↓↓↓

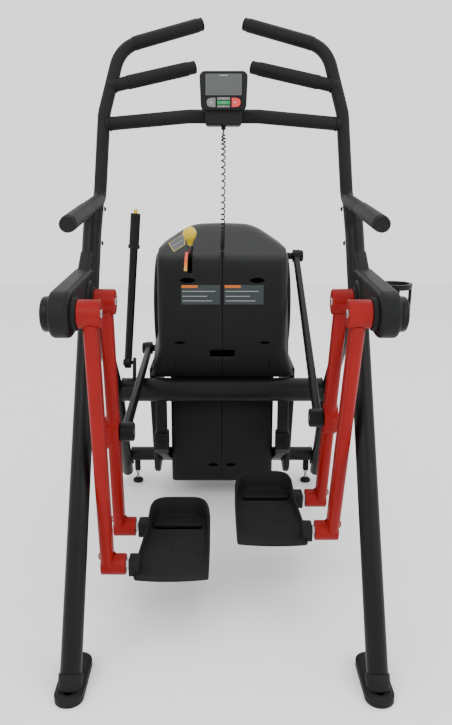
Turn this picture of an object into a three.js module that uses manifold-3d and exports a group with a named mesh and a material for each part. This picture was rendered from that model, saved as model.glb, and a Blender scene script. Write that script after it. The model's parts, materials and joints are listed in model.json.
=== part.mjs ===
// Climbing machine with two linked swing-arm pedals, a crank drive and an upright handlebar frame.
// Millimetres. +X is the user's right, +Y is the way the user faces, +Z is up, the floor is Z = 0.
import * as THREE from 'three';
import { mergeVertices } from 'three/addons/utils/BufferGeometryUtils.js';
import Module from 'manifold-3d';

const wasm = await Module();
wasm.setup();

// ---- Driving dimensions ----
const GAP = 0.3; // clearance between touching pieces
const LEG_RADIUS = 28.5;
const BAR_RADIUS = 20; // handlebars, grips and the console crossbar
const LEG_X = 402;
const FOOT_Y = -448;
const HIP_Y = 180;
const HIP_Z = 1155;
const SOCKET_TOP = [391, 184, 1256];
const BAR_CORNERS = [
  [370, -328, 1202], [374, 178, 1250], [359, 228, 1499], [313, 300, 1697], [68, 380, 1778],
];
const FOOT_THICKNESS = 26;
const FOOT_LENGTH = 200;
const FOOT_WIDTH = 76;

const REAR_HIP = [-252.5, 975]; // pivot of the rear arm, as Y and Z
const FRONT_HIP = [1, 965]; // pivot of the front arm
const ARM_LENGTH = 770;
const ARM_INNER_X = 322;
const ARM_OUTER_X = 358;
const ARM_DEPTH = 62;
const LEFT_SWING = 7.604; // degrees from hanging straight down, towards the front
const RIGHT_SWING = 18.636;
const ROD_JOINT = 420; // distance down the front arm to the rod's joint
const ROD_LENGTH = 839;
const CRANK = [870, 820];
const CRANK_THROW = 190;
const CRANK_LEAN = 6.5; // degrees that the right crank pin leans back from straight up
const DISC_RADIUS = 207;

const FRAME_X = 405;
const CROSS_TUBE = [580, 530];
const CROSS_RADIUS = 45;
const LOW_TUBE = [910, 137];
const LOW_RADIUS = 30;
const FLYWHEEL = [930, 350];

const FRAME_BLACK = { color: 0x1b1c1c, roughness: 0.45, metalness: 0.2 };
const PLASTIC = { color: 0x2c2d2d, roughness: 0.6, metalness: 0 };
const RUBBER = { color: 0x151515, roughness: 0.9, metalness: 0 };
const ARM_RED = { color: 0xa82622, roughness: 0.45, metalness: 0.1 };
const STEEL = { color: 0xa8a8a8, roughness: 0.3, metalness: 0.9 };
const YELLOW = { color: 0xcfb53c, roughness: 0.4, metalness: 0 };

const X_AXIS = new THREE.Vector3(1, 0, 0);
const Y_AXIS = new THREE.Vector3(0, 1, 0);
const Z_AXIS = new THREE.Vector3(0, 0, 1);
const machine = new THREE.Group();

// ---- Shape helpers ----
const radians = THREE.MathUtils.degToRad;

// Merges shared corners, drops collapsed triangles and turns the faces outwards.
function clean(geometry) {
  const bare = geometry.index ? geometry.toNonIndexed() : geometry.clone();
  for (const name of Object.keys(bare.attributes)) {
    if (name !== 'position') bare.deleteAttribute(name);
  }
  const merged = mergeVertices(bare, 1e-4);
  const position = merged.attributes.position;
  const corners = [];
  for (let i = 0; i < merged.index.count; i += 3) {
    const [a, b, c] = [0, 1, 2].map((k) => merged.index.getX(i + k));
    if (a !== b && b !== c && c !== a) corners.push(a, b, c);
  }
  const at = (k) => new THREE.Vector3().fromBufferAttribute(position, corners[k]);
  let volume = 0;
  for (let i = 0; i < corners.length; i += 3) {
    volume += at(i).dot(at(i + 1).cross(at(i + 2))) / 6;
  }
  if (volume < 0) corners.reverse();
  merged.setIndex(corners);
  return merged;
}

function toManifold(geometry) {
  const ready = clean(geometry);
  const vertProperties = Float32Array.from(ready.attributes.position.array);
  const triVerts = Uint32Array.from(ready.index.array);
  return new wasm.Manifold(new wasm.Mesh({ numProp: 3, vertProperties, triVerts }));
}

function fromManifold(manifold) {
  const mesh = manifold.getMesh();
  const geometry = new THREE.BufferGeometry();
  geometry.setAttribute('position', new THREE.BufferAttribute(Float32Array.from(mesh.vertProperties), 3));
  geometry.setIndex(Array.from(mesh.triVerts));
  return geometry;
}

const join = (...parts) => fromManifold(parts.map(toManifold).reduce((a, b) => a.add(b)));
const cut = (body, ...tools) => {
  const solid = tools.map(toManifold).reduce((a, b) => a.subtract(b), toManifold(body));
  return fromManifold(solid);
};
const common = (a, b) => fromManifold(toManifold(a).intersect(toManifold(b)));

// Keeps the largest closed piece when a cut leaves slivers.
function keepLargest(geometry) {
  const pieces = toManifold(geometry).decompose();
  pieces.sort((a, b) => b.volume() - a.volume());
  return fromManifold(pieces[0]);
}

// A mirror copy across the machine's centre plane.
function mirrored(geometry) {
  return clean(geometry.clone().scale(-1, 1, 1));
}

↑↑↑

◆ **Task directions**
Starting at the first line of the material above, reproduce each line exactly up to and including the line with "wasm.setup();".

◆ **Reply to the exercise**
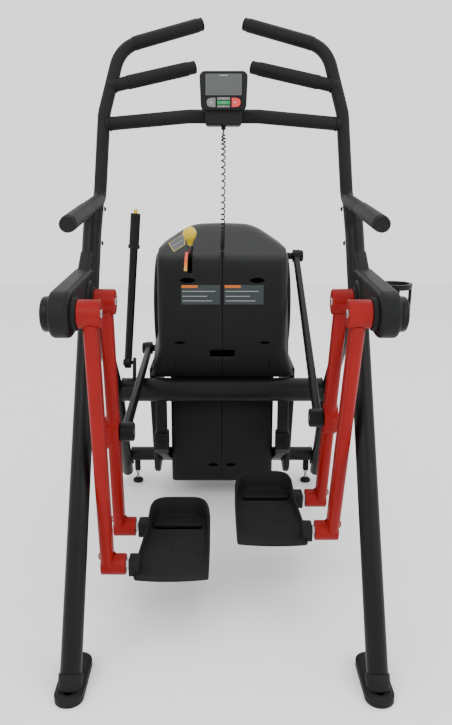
Turn this picture of an object into a three.js module that uses manifold-3d and exports a group with a named mesh and a material for each part. This picture was rendered from that model, saved as model.glb, and a Blender scene script. Write that script after it. The model's parts, materials and joints are listed in model.json.
=== part.mjs ===
// Climbing machine with two linked swing-arm pedals, a crank drive and an upright handlebar frame.
// Millimetres. +X is the user's right, +Y is the way the user faces, +Z is up, the floor is Z = 0.
import * as THREE from 'three';
import { mergeVertices } from 'three/addons/utils/BufferGeometryUtils.js';
import Module from 'manifold-3d';

const wasm = await Module();
wasm.setup();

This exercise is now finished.